The wwwdiff program provides 4 comparison methods:

Tabular by Word: Useful where the data consists of individual words aligned as rows and columns of data. Compares the files contents on a word-by-word basis and displays the entire content of both files as a table with differences marked.

Caution

When one file contains whitespace^[76] that is not in the other, this comparison method shows extra cells in the output. Words are separated by whitespace but because there is only extra whitespace the cells are empty. Thus, when one file contains more whitespace than the other those rows will contain more columns. Normally the data in the extra cells would be color coded to inform as to whence they came, but because the cells are empty there is nothing to color code. The operator must compare the files by hand to determine which file contains the extra whitespace.
By Word: Useful where the data consists of words and there are relatively few changes or where paragraphs have been refilled and words have moved from line to line. Compares the file contents on a word-by-word basis displaying the entire content of both files as plain text.
By Line: Useful when there is a large amount of textual data. Compares the file contents on a line-by-line basis and displays only a small amount of context surrounding those portions of the text which differ between the files.
By File: Useful when comparing non-text files. Reports the location (by line and byte offset from the beginning of the files) of the first difference found.
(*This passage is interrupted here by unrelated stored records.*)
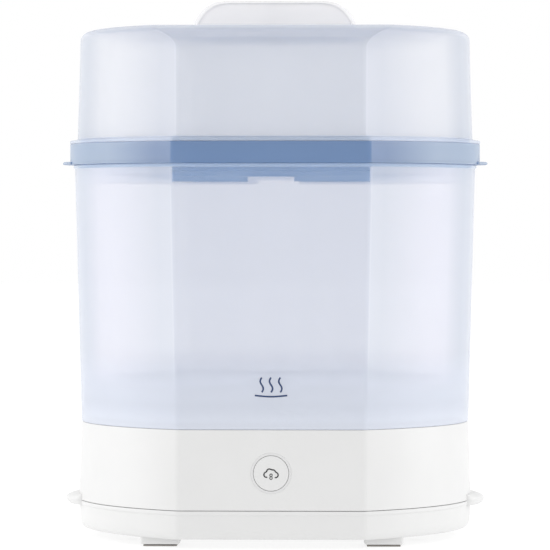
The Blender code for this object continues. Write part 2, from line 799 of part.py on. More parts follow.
def lid():
    skin = 0.0019
    shell = loft(
        "lid_shell",
        [
            oval(0.0555, 0.0335, LID_RECESS),
            oval(0.0575, 0.0355, LID_RECESS + 0.0010),
            oval(0.0595, 0.0375, LID_TOP - 0.0014),
            oval(0.0612, 0.0392, LID_TOP),
            *reversed(lid_top(0, 0)),
            plan(LID_FOOT_WIDTH, LID_BOTTOM + 0.0028, LID_FACET),
            plan(BAND_WIDTH - 0.0006, LID_BOTTOM + 0.0022, RIM_FACET),
            plan(BAND_WIDTH + 0.0003, LID_BOTTOM + 0.0014, RIM_FACET),
            plan(BAND_WIDTH + 0.0003, LID_BOTTOM + 0.0004, RIM_FACET),
            plan(BAND_WIDTH - 0.0002, LID_BOTTOM, RIM_FACET),
            plan(0.1338, LID_BOTTOM, LID_FACET),
            plan(0.1335, LID_BOTTOM - 0.0058, LID_FACET),
            plan(0.1316, LID_BOTTOM - 0.0058, LID_FACET),
            *lid_top(skin, skin),
            oval(0.0631, 0.0411, LID_TOP - skin),
            oval(0.0616, 0.0396, LID_TOP - skin - 0.0010),
            oval(0.0594, 0.0374, LID_RECESS - 0.0007),
            oval(0.0580, 0.0360, LID_RECESS - skin),
        ],
        FROSTED,
    )
    cut(shell, rod("handle_screw_hole", 0.0024, LID_RECESS - 0.004, LID_RECESS + 0.002, None, 16))
    vents = [(x, y, LID_RECESS) for x in (-0.022, 0, 0.022) for y in (-0.023, 0.023)]
    slots = [lambda at=at: block("steam_vents", (0.013, 0.003, 0.008), at, None) for at in vents]
    cut(shell, many("steam_vents", slots))

    handle = loft(
        "lid_handle",
        [
            oval(0.0300, 0.0032, HANDLE_TOP, 2.4),
            oval(0.0335, 0.0046, HANDLE_TOP - 0.0002, 2.4),
            oval(0.0409, 0.0070, HANDLE_TOP - 0.0018, 2.4),
            oval(0.0473, 0.0090, HANDLE_TOP - 0.0057, 2.4),
            oval(0.0520, 0.0104, HANDLE_TOP - 0.0111, 2.4),
            oval(0.0544, 0.0112, HANDLE_TOP - 0.0158, 2.4),
            oval(0.0550, 0.0120, LID_RECESS + GAP, 2.4),
            oval(0.0528, 0.0098, LID_RECESS + GAP, 2.4),
            oval(0.0522, 0.0090, HANDLE_TOP - 0.0165, 2.4),
            oval(0.0498, 0.0082, HANDLE_TOP - 0.0122, 2.4),
            oval(0.0452, 0.0069, HANDLE_TOP - 0.0074, 2.4),
            oval(0.0390, 0.0050, HANDLE_TOP - 0.0042, 2.4),
            oval(0.0320, 0.0028, HANDLE_TOP - 0.0026, 2.4),
            oval(0.0280, 0.0018, HANDLE_TOP - 0.0024, 2.4),
        ],
        MILKY,
    )
    join(handle, rod("handle_boss", 0.0076, LID_RECESS + GAP, HANDLE_TOP - 0.0045, None, 24))
    cut(handle, rod("handle_boss_hole", 0.0021, LID_RECESS - 0.002, LID_RECESS + 0.0140, None, 12))
    under = LID_RECESS - skin
    turned(
        "handle_washer",
        [(0.0060, under - GAP), (0.0060, under - 0.0015), (0.0026, under - 0.0015), (0.0026, under - GAP)],
        SILICONE,
        20,
        ring=True,
    )
    head_top = under - 0.0018
    screw("handle_screw", 0.0050, (head_top - 0.0026, head_top), 0.0017, (LID_RECESS + 0.0110, head_top), MILKY)


button_frame = facet_frame("button_axis", 0, BUTTON_HEIGHT, -1)
gland_frame = facet_frame("gland_axis", GLAND_X, GLAND_HEIGHT, 1)
bpy.context.view_layer.update()
base_housing()
bottom_cover()
heater()
button_and_board()
cord_gland()
wiring()
bottle_tub()
bottle_rack()
upper_tray()
lid()
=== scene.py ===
"""Looks of the bottle steriliser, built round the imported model.

Every height and width starts from a CAD node's box. Sizes are in metres, the front faces -Y, and +Z is up.
"""

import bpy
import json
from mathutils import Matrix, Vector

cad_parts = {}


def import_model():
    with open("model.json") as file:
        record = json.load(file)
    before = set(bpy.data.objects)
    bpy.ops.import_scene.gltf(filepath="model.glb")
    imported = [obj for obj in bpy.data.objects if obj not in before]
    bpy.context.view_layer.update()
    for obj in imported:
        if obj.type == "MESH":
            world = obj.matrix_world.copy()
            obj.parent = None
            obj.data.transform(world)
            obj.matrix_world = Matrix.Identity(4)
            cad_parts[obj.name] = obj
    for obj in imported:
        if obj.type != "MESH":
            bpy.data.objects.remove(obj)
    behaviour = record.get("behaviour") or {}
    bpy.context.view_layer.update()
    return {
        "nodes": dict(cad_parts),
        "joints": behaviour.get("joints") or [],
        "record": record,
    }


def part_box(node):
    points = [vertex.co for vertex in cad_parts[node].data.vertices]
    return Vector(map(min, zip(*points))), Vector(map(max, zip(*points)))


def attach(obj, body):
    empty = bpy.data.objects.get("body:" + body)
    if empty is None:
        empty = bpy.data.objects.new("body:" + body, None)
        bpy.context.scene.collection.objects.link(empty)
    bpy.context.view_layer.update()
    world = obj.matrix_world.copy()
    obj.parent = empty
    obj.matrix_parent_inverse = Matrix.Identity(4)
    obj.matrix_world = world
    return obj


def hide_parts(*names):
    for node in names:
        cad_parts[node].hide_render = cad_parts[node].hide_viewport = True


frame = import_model()

import json
import math

import bmesh
import bpy
from mathutils import Matrix, Vector

# ---------------------------------------------------------------- camera

SWING, DIP = math.radians(1.3), math.radians(0.93)  # turn about +Z, and how far the camera looks down
DISTANCE, EYE = 2.384, 0.2144
SENSOR = 36
FOCAL = 3519 / 550  # focal length as a multiple of the picture's width

lens = bpy.data.cameras.new("camera")
lens.sensor_width = SENSOR
lens.lens = SENSOR * FOCAL
camera = bpy.data.objects.new("camera", lens)
camera.location = (DISTANCE * math.sin(SWING), -DISTANCE * math.cos(SWING), EYE)
camera.rotation_euler = (math.pi / 2 - DIP, 0, SWING)
bpy.context.scene.collection.objects.link(camera)
bpy.context.scene.camera = camera
bpy.context.scene.view_settings.view_transform = "Standard"
bpy.context.scene.cycles.transparent_max_bounces = 48

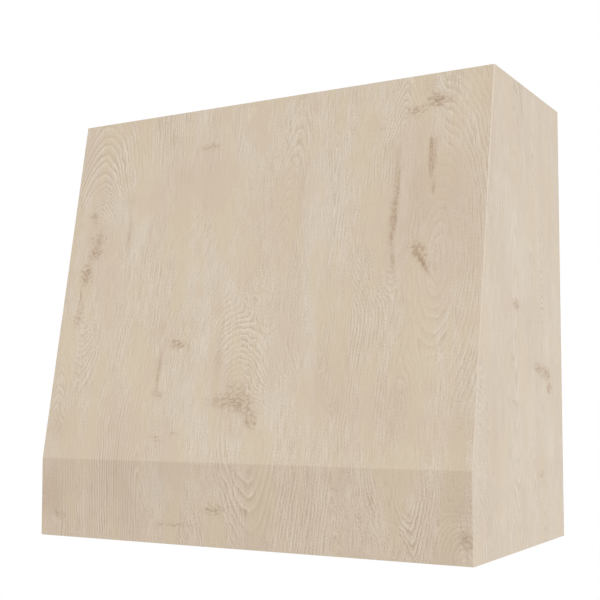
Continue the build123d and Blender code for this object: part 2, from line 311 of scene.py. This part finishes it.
def oak_board(name, across, outside, figure, tones):
    """Oak veneer on plywood. across is 0 where the board's width lies along x and 1 along y, and
    outside is a point of its face and the way out of it. The distance from the heart of the
    figure, bent by slow noise and combed by fine noise, is counted in rings, each with a thin pale
    line and a thin dark one. Fibre, bands, patches and pores lie over them. The knots and streaks
    are soft spots, filled with lines of level from another noise."""
    rings_a_metre = 165.0
    finish, tree, shader, xyz = start_finish(name)
    faces = on_piece(tree, "Normal")
    wide = xyz[across]
    up = xyz[2]
    flat = sheet(tree, wide, up)

    sway = cloud(tree, flat, (4.0, 1.5), 1.0) - 0.5
    ripple = cloud(tree, flat, (48.0, 22.0), 1.0) - 0.5
    comb = cloud(tree, flat, (420.0, 34.0), 1.0) - 0.5
    bent_wide = wide + sway * 0.030 + ripple * 0.006
    bent_up = up + ripple * 0.016 + comb * 0.005
    straight = sheet(tree, bent_wide, up)

    away = rings_round(tree, bent_wide, bent_up, figure["eyes"], figure["arches"])
    spacing = cloud(tree, sheet(tree, away, up), (60.0, 0.8), 2.0)
    ring = (away * rings_a_metre + spacing * 1.2).work("FRACT")
    pale_line = ring.rise(0.00, 0.14) * ring.rise(0.34, 0.16)
    dark_line = ring.rise(0.26, 0.42) * ring.rise(0.78, 0.44)
    line = pale_line - dark_line
    clear = cloud(tree, straight, (24.0, 5.0), 2.0).rise(0.28, 0.66)
    bold = marks(tree, flat, figure["bold"])
    fibre = cloud(tree, straight, (430.0, 26.0), 3.0, 0.66)
    band = cloud(tree, straight, (30.0, 1.6), 2.0, 0.55)
    patch = cloud(tree, flat, (9.0, 5.5), 3.0, 0.55)
    speck = cloud(tree, flat, (520.0, 330.0), 2.0, 0.7)
    pores = cloud(tree, straight, (1400.0, 70.0), 1.0).rise(0.60, 0.72)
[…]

^[68]Uploading into a single row of a view can update multiple tables, and programs designed to handle specialized input data formats may update arbitrary portions of the database as needed.

^[69]Once an error occurs no changes will be committed to the database.

^[70]Many other upload facilities will abort on the first error.

Upload also provides an assured way to upload into views. At the time of this writing most PostgreSQL front ends are unable to import data into views, although this is in the process of being addressed.

^[71]This may or may not result in a NULL value in the database, depending on how the program is invoked.

^[72]This is due to the need to call the aforementioned functions. Uploading a single follow's group composition in multiple uploads would result in incorrect group composition inference.

^[73]For legibility and for consistency in style with the manner in which other column names are written in this document.

^[74]The database then, in turn, creates a GROUPMEMBERS row.

^[75]Currently 1 hour.

^[76]Spaces, tabs, and whatever other characters that can't been seen.